▶ _Provided material_:

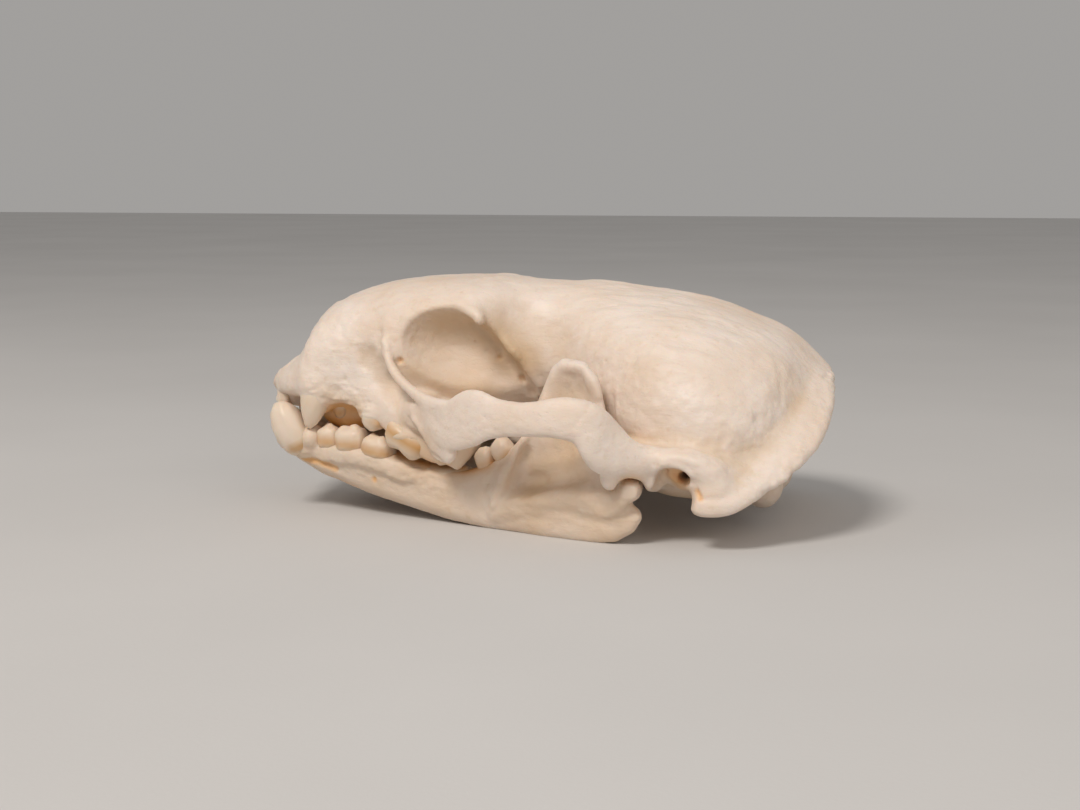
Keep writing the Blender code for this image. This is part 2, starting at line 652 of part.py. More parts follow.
LOWER_TEETH = [
    ("i2", (-65.4, 2.4, 20.6), (2.4, 2.6, 6.8), 2.4, (), (0, -20, 0)),
    ("i3", (-65.2, 5.8, 20.8), (2.8, 3.0, 6.8), 2.4, (), (0, -20, 0)),
    ("c", (-62.0, 16.2, 20.4), (8.8, 8.6, 14.4), 2.3, (), (-6, -26, 0), 0.15),
    ("p2", (-51.6, 16.8, 18.5), (5.8, 5.2, 5.8), 2.8, ((0, 0, 0.7),), (0, -6, 6)),
    ("p3", (-45.0, 18.6, 18.4), (8.0, 6.6, 6.2), 3.0, ((-0.5, 0.2, 0.7), (0.4, 0.2, 0.9)), (0, -4, 10)),
    ("p4", (-37.3, 20.5, 17.0), (8.0, 7.4, 5.6), 3.0, ((0.4, 0.4, 0.7), (-0.4, 0.3, 0.9)), (0, 8, 14)),
    ("m1", (-21.0, 20.6, 10.9), (16.0, 8.6, 5.4), 3.2, LOWER_GRINDER, (-6, 1, 14)),
    ("m1 heel", (-8.9, 24.2, 15.7), (5.0, 5.6, 6.2), 2.8, ((-0.3, 0.3, 0.3), (0.5, 0.3, 0.4)), (-6, -14, 18)),
    ("m2", (-4.3, 26.2, 18.3), (5.4, 5.2, 6.2), 2.6, ((0, 0, 0.4),), (-6, -24, 20)),
]


def sockets(side):
    """The swelling of the upper jaw round each tooth's root."""
    made = []
    for name, (x, y, z), (length, breadth, height), *rest in UPPER_TEETH:
        centre = (x, side * y, z - height / 2 - ROOT_DEPTH)
        radii = (length / 2 + SOCKET_WALL, breadth / 2 + SOCKET_WALL, ROOT_DEPTH)
        made.append(ellipsoid("socket", centre, radii, segments=16))
    return made


def teeth(rows, sides):
    made = []
    for side in sides:
        for name, *rest in rows:
            made.append(tooth(name, side, *rest))
    return made


# The joints in each cheek arch, seen from the side: the jugal lies between them.
JUGAL_FRONT = ((-17.8, 42.0), (-15.2, 8.0))
JUGAL_REAR = ((22.5, 42.0), (0.3, 8.0))
JUGAL_INNER = 31.5
JUGAL_OUTER = 60.0


def jugal_block(side, grow):
    (xa, za), (xb, zb) = JUGAL_FRONT
    (xc, zc), (xd, zd) = JUGAL_REAR
    outline = [(xa - grow, za), (xb - grow, zb), (xd + grow, zd), (xc + grow, zc)]
    return prism("jugal_block", outline, side * JUGAL_INNER, side * JUGAL_OUTER)


def cranium():
    pieces = [core(), maxilla()]
    for side in SIDES.values():
        pieces += face_and_base(side)
    bone = fused("cranium", pieces)
    cutters = midline_openings()
    for side in SIDES.values():
        cutters += openings(side)
    combine(bone, cutters, "DIFFERENCE")
    blades = [bone]
    for side in SIDES.values():
        blades += [cheek_arch(side), orbit_strut(side), nuchal_crest(side), brow(side)]
        blades += sockets(side)
    bone = fused("cranium", blades)
    smoothed(bone, CRANIUM_SMOOTHING)
    softened(bone, SOFT_PLACES, CREASE_SMOOTHING)
    sculpted(bone, CRANIUM_STROKES, SIDES.values())
    rooms = []
    ears = []
    for side in SIDES.values():
        rooms += joint_room(side)
        ears.append(ellipsoid("ear_opening", (40.3, side * 41.0, 16.2), (2.1, 7.0, 1.8)))
    combine(bone, rooms, "DIFFERENCE")
    thinned(bone, CRANIUM_TRIANGLES)
    combine(bone, ears, "DIFFERENCE")
    largest_only(bone)
    return bone


def jugals_cut_from(bone):
    for name, side in SIDES.items():
        jugal = bpy.data.objects.new("jugal_" + name, bone.data.copy())
        skull.objects.link(jugal)
        combine(jugal, [jugal_block(side, -HALF_GAP)], "INTERSECT")
        largest_only(jugal)
    combine(bone, [jugal_block(side, HALF_GAP) for side in SIDES.values()], "DIFFERENCE")
    largest_only(bone)


# One half of the lower jaw, seen from its side, in x and z.
JAW_OUTLINE = [
    (-67.4, 20.4), (-66.8, 17.0), (-62.4, 11.8), (-54.8, 8.1), (-42.2, 5.0), (-28.8, 2.4), (-17.8, 0.4),
    (-8.0, -0.5), (8.0, -0.6), (20.0, -0.5), (25.4, 0.4), (29.6, 3.0), (31.4, 6.4), (30.4, 8.2),
    (28.4, 9.4), (28.8, 12.4), (27.0, 15.0), (24.0, 17.0), (22.6, 23.0), (22.0, 30.0), (20.2, 37.0),
    (16.6, 40.9), (11.0, 41.3), (8.2, 38.8), (5.2, 31.8), (1.2, 22.8), (-3.2, 18.0), (-8.0, 14.8),
    (-14.1, 12.8), (-22.1, 13.2), (-31.2, 15.2), (-39.5, 17.2), (-46.7, 18.0), (-54.0, 18.8),
    (-60.0, 19.4),
]
# How far out the middle of the jaw's thickness lies, half that thickness, and how much further out
# each millimetre of height takes it, against x.
JAW_X = [-70, -62, -55, -50, -46, -38, -30, -20, -10, -2, 6, 15, 24, 32]
JAW_MIDDLE = [5.0, 6.6, 8.2, 9.4, 12.4, 16.2, 18.2, 21.0, 24.0, 26.8, 30.4, 33.8, 36.6, 38.2]
JAW_HALF = [6.0, 7.4, 8.4, 8.6, 7.0, 5.7, 5.5, 5.2, 4.9, 4.6, 3.9, 3.3, 2.9, 2.7]
JAW_LEAN = [0.30, 0.30, 0.24, 0.22, 0.20, 0.15, 0.08, 0.03, 0, -0.02, -0.05, -0.06, -0.07, -0.07]
JAW_MIDDLE_HEIGHT = 10
EDGE_ROUND = 3.4
JAW_STROKES = [
    ([(3.0, 32.0, 15.0), (9.0, 33.5, 18.0), (12.0, 34.5, 25.0), (13.0, 34.5, 33.0)], 8.0, -2.3, (0, 1, 0)),
    ([(0.0, 31.0, 11.5), (8.0, 34.0, 13.5), (16.0, 36.5, 15.5)], 4.6, -1.6, (0, 1, 0)),
    ([(-5.0, 30.0, 4.5), (2.6, 33.0, 6.8), (11.5, 36.0, 9.2), (19.0, 38.5, 10.0)], 3.4, 1.3, (0, 1, 0)),
    ([(-5.4, 30.0, 9.0), (-3.0, 31.0, 14.0), (1.0, 32.0, 22.0), (6.0, 33.5, 33.0),
      (10.0, 34.0, 39.5), (17.0, 34.5, 39.5), (20.5, 34.5, 34.0)], 2.8, 1.1, (0, 1, 0)),
]


def jaw_plate(name, side):
    """The jaw's outline given its thickness, its rounded edges and its outward sweep."""
    plate = melted(prism(name, JAW_OUTLINE, -4, 4))
    points = points_of(plate)
    x, z = points[:, 0], points[:, 2]
    rim = [(a, 0, c) for a, c in JAW_OUTLINE]
    depth = 1 - np.sqrt(1 - np.sqrt(nearness(points * (1, 0, 1), rim + rim[:1], EDGE_ROUND)))
    middle = np.interp(x, JAW_X, JAW_MIDDLE)
    middle += (z - JAW_MIDDLE_HEIGHT) * np.interp(x, JAW_X, JAW_LEAN)
    half = np.interp(x, JAW_X, JAW_HALF)
    half *= 1 - 0.4 * np.interp(z, [10, 18], [0, 1]) * np.interp(x, [-6, 4], [0, 1])
    bulge = np.sqrt(1 - 0.8 * depth ** 2)
    points[:, 1] = side * (middle + points[:, 1] / 4 * half * bulge)
    move_points(plate, points)
    if side < 0:
        plate.data.flip_normals()
    return plate


def condyle(side):
    """The roller that the jaw turns on, slimmer at its ends, above the rear of the jaw."""
    (x_in, low, z_in), (x_out, high, z_out) = JOINT_INNER, JOINT_OUTER
    full, slim = 2 * CONDYLE_RADIUS, 1.4 * CONDYLE_RADIUS
    rows = [
        (x_in, low, z_in, slim, slim, 0),
        (*along_joint(1, low + 3.5), full, full, 0),
        (*along_joint(1, high - 3.5), full, full, 0),
        (x_out, high, z_out, slim, slim, 0),
    ]
    return bar("condyle", rows, side)


def neck(side):
    """The ridge that runs forward from the condyle's outer end and dies away in the jaw's blade."""
    rows = [
        (28.4, 41.6, 12.2, 3.6, 3.0, 0),
        (26.6, 40.8, 10.6, 5.0, 3.2, 0),
        (23.0, 39.2, 9.0, 6.6, 3.2, 0),
        (17.5, 36.8, 8.0, 7.0, 3.2, 0),
    ]
    return bar("neck", rows, side)


def lower_margin(side):
    """The outer edge of the jaw round the necks of the cheek teeth."""
    rows = [
        (-56.5, 14.8, 14.8, 5.0, 4.6, 0),
        (-51.4, 17.0, 14.6, 5.0, 4.6, 0),
        (-45.0, 19.4, 14.6, 5.0, 4.6, 0),
        (-37.5, 21.6, 13.8, 5.0, 4.6, 0),
        (-31.0, 22.6, 11.8, 5.0, 4.6, 0),
        (-24.0, 22.8, 10.0, 5.0, 4.6, 0),
    ]
    return bar("lower_margin", rows, side)


def mandible(name, side):
    pieces = [
        jaw_plate(name, side),
        condyle(side),
        lower_margin(side),
        neck(side),
        ellipsoid("canine_socket", (-58.4, side * 14.0, 16.0), (4.6, 4.4, 4.0), (0, 30, 0)),
        ellipsoid("symphysis", (-56.6, side * 3.2, 13.6), (11.0, 5.0, 5.6), (0, 22, 0)),
        ellipsoid("alveolar_spur", (-56.4, side * 15.5, 18.2), (3.0, 4.2, 3.4)),
    ]
    bone = fused(name, pieces)
    smoothed(bone, JAW_SMOOTHING)
    sculpted(bone, JAW_STROKES, [side])
    return thinned(bone, MANDIBLE_TRIANGLES)


def sliced(obj, point, normal):
    """Cuts away what lies beyond a plane, on the side that the normal points to, and caps the cut."""
    bm = bmesh.new()
    bm.from_mesh(obj.data)
    cut = bmesh.ops.bisect_plane(bm, geom=bm.verts[:] + bm.edges[:] + bm.faces[:],
                                 plane_co=Vector(point) * MM, plane_no=normal, clear_outer=True)
    rim = [e for e in cut["geom_cut"] if isinstance(e, bmesh.types.BMEdge)]
    bmesh.ops.holes_fill(bm, edges=rim)
    bmesh.ops.triangulate(bm, faces=bm.faces)
    bm.to_mesh(obj.data)
    bm.free()
    return obj


def finished(nodes):
    """Moves the whole skull so that the origin is under its middle, and gives each bone its look."""
    corners = np.vstack([points_of(node) for node in nodes])
    low, high = corners.min(axis=0), corners.max(axis=0)
    shift = np.array(((low[0] + high[0]) / 2, (low[1] + high[1]) / 2, low[2]))
    for node in nodes:
        move_points(node, points_of(node) - shift)
        look = bpy.data.materials.new(node.name + "_bone")
        look.use_nodes = True
        shader = look.node_tree.nodes["Principled BSDF"]
        shader.inputs["Base Color"].default_value = (*BONE_COLOUR, 1)
        shader.inputs["Roughness"].default_value = 0.5
        shader.inputs["Metallic"].default_value = 0
        node.data.materials.clear()
        node.data.materials.append(look)


def built():
    bone = cranium()
    combine(bone, teeth(UPPER_TEETH, SIDES.values()), "UNION")
    largest_only(bone)
    jugals_cut_from(bone)
    for name, side in SIDES.items():
        jaw = mandible("mandible_" + name, side)
        combine(jaw, teeth(LOWER_TEETH, [side]), "UNION")
        sliced(jaw, (0, side * HALF_GAP, 0), (0, -side, 0))
        sliced(jaw, (0, 0, 0), (0, 0, -1))
        largest_only(jaw)
    finished(list(skull.objects))


built()
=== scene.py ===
"""The looks of a sea otter skull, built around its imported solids.

The script goes from the bone of the skull to its teeth, the lower jaw and the studio. Places are in
millimetres, with the nose towards -X and the left side of the skull towards -Y, and MM turns them to
metres. Paired features are given once, for the right side at +Y.
"""
import math

import bmesh
import bpy
import numpy as np
from mathutils import Matrix, Vector, noise


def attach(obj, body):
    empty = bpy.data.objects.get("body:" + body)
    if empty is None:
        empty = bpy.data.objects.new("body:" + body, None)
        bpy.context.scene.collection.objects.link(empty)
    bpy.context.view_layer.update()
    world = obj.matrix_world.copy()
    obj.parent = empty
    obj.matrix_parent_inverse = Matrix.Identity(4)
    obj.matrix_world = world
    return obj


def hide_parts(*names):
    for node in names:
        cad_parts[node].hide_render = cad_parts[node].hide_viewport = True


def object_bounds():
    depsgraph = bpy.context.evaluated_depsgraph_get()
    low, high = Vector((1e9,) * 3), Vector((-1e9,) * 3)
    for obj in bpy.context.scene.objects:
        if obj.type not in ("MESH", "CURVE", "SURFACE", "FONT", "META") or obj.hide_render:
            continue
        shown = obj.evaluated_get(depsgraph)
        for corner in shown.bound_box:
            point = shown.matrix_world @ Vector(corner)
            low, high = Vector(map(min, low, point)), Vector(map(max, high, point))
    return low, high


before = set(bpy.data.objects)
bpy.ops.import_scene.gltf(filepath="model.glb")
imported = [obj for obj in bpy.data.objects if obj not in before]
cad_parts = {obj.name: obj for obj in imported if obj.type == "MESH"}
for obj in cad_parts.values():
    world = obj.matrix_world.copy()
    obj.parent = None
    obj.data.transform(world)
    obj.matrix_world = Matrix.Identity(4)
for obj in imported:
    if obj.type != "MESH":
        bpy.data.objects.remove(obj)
cad_low, cad_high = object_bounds()

# The skull bone, from the snout to the crest and with both cheek arches, is one piece of bleached bone.
# Its plates have knitted together, so that only the joint at the rear of each cheekbone still shows.
MM = 0.001
SIDES = {"left": -1, "right": 1}
BOTH = tuple(SIDES.values())

# How finely the bone is worked, and how many more rounds of smoothing that takes than coarse bone.
VOXEL = 0.5
FINER = (0.75 / VOXEL) ** 2
BONE_TRIANGLES = 190000

scene = bpy.context.scene
skull = bpy.data.collections.new("skull")
scene.collection.children.link(skull)


def object_of(name, bm):
    mesh = bpy.data.meshes.new(name)
    bmesh.ops.recalc_face_normals(bm, faces=bm.faces)
    bm.to_mesh(mesh)
    bm.free()
    made = bpy.data.objects.new(name, mesh)
    skull.objects.link(made)
    return made


def mirrored(path, side):
    """A path of the right side, taken to the given side."""
    return [(x, side * y, z) for x, y, z in path]


def turned(bm, turn, side):
    """Turns a shape by degrees about X, Y and Z, the way round that its side needs."""
    for angle, axis, way in zip(turn, "XYZ", (side, 1, side)):
        spin = Matrix.Rotation(math.radians(way * angle), 3, axis)
        bmesh.ops.rotate(bm, matrix=spin, verts=bm.verts)


def placed(name, bm, centre, side):
    bmesh.ops.translate(bm, vec=Vector(mirrored([centre], side)[0]) * MM, verts=bm.verts)
    return object_of(name, bm)


def ellipsoid(name, centre, radii, turn=(0, 0, 0), segments=28, side=1):
    """An ellipsoid with its radii along X, Y and Z, then turned."""
    bm = bmesh.new()
    bmesh.ops.create_uvsphere(bm, u_segments=segments, v_segments=segments // 2, radius=1)
    bmesh.ops.scale(bm, vec=Vector(radii) * MM, verts=bm.verts)
    turned(bm, turn, side)
    return placed(name, bm, centre, side)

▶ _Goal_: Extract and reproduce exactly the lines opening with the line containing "in imported if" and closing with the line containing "return object_of(name, bm)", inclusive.

▶ _Answer to the task_:
cad_parts = {obj.name: obj for obj in imported if obj.type == "MESH"}
for obj in cad_parts.values():
    world = obj.matrix_world.copy()
    obj.parent = None
    obj.data.transform(world)
    obj.matrix_world = Matrix.Identity(4)
for obj in imported:
    if obj.type != "MESH":
        bpy.data.objects.remove(obj)
cad_low, cad_high = object_bounds()

# The skull bone, from the snout to the crest and with both cheek arches, is one piece of bleached bone.
# Its plates have knitted together, so that only the joint at the rear of each cheekbone still shows.
MM = 0.001
SIDES = {"left": -1, "right": 1}
BOTH = tuple(SIDES.values())

# How finely the bone is worked, and how many more rounds of smoothing that takes than coarse bone.
VOXEL = 0.5
FINER = (0.75 / VOXEL) ** 2
BONE_TRIANGLES = 190000

scene = bpy.context.scene
skull = bpy.data.collections.new("skull")
scene.collection.children.link(skull)


def object_of(name, bm):
    mesh = bpy.data.meshes.new(name)
    bmesh.ops.recalc_face_normals(bm, faces=bm.faces)
    bm.to_mesh(mesh)
    bm.free()
    made = bpy.data.objects.new(name, mesh)
    skull.objects.link(made)
    return made


def mirrored(path, side):
    """A path of the right side, taken to the given side."""
    return [(x, side * y, z) for x, y, z in path]


def turned(bm, turn, side):
    """Turns a shape by degrees about X, Y and Z, the way round that its side needs."""
    for angle, axis, way in zip(turn, "XYZ", (side, 1, side)):
        spin = Matrix.Rotation(math.radians(way * angle), 3, axis)
        bmesh.ops.rotate(bm, matrix=spin, verts=bm.verts)


def placed(name, bm, centre, side):
    bmesh.ops.translate(bm, vec=Vector(mirrored([centre], side)[0]) * MM, verts=bm.verts)
    return object_of(name, bm)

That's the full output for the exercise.